Agora é com o Michael Cimino. O sujeito acabou com a United Artist, naquele insuportável "O Portal do Paraíso", e depois fez esse "O Ano do Dragão", do qual ninguém mais se lembra. Pra piorar, cometeu aquela refilmagem de "Horas de Desepero", pelo qual deveria ser proibido de filmar eternamente.
Se é pra falar mal do "estilo" Iñarritu de filmar, veja o fraco "Coisas que Perdemos pelo Caminho", da Susanne Bier. Uma cópia descarada - e mal feita - de 21 Gramas. Até o Benicio del Toro a diretora fez questão de usar.
Régis, acho que não é preciso sair do "jardim" do cinema de Iñarritu para ver uma cópia descarada dele. De todos os filmes dele, qualquer um é cópia de qualquer outro.
Sobre essa "supervalorização dos diretores dos anos 70", eu estou por fora dessa moda. Acho apenas que o bom cinema deve ser valorizado. Isso vale pro Cimino, isso vale pro Friedkin.
O que todos vêem em "Operação França"? Eu, pelo menos, vejo um grande filme policial, daqueles que consegue transportar o espectador para o ambiente sujo das ruas sem empurrar goela abaixo um "realismo chinfrim de temas", que é o que tão bem faz o mexicano.
E sobre Cimino? "O Portal do Paraíso" pode ter sido um fracasso comercial, mas para ver um grande filme ali basta se ater às imagens - é o que fiz hoje, revendo-o.
Concordo que "Babel" seja "mais do mesmo" - nada que tantos outros cineastas (incluindo o próprio Iñarritu) já tenham feito. Bastar assistir Robert Altman ("Short Cuts"), basta assitir até mesmo "Dolls", "Três Estações" (só para citar filmes um pouco mais recentes)para ver que não há nada de novo no front.
Agora, convenhamos, Cimino é bom mesmo. É só pensar em "O Franco Atirador" e já basta.
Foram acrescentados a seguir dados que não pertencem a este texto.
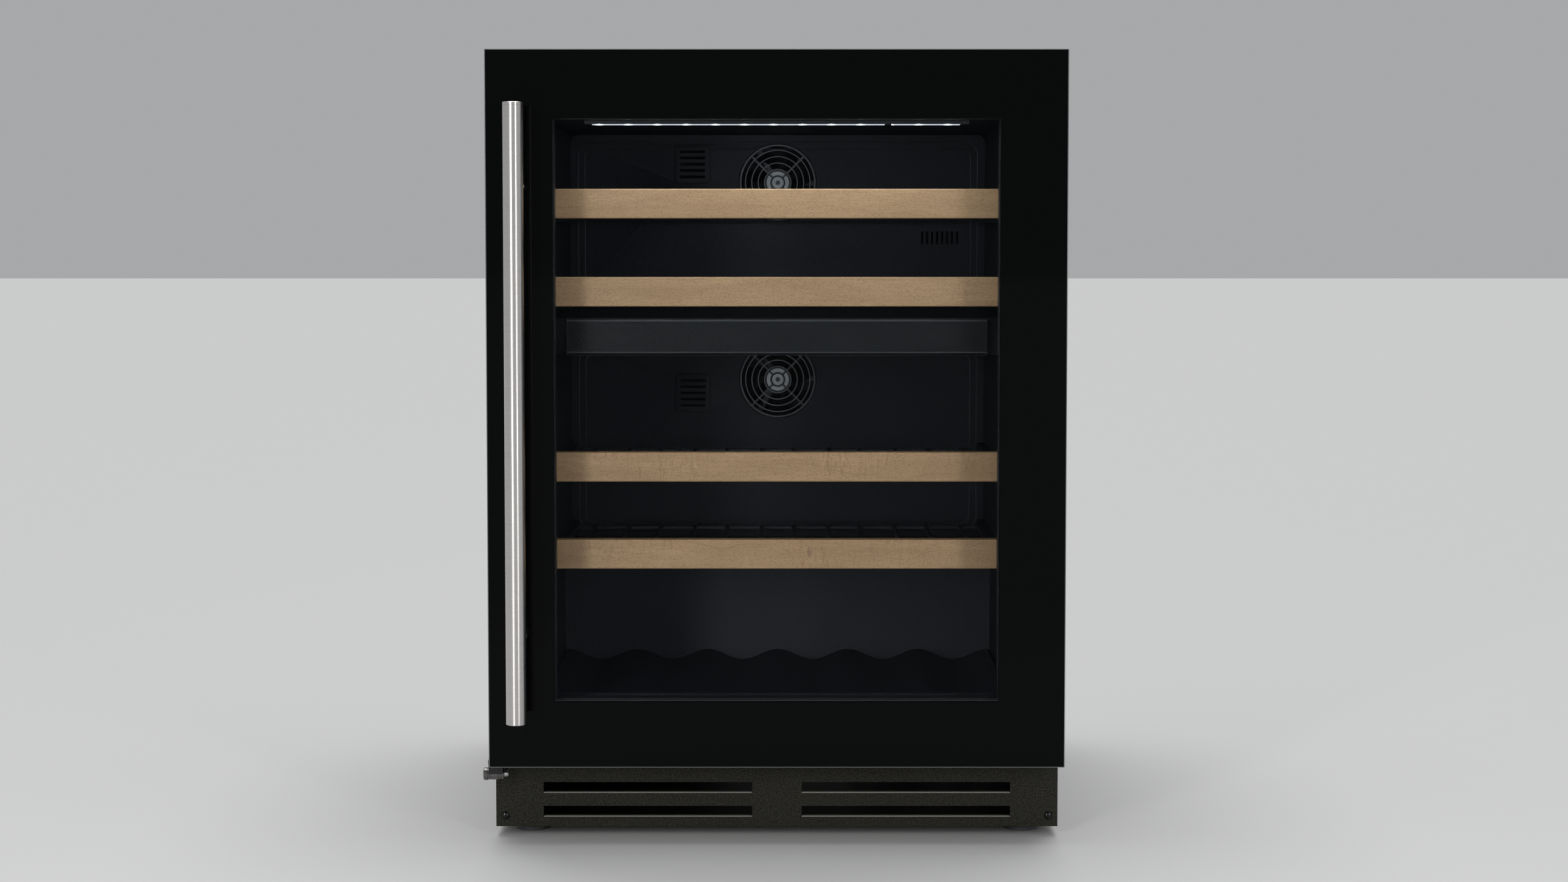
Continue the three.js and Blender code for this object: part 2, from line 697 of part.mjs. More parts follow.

Mas se isso ainda diz pouco, em "O Último Golpe" já começa bem, em "O Ano do Dragão" também brilha e por que não no próprio "O Portal do Paraíso"? Se este último foi um fracasso comercial não estou convencido de que foi por falta de qualidade.
Márcio, eu também não vejo problemas em cineastas que não ficam inventando a roda a cada momento, o ruim é quando transformam o estilo numa mera cartilha (acho que esse é o caso do Iñarritu).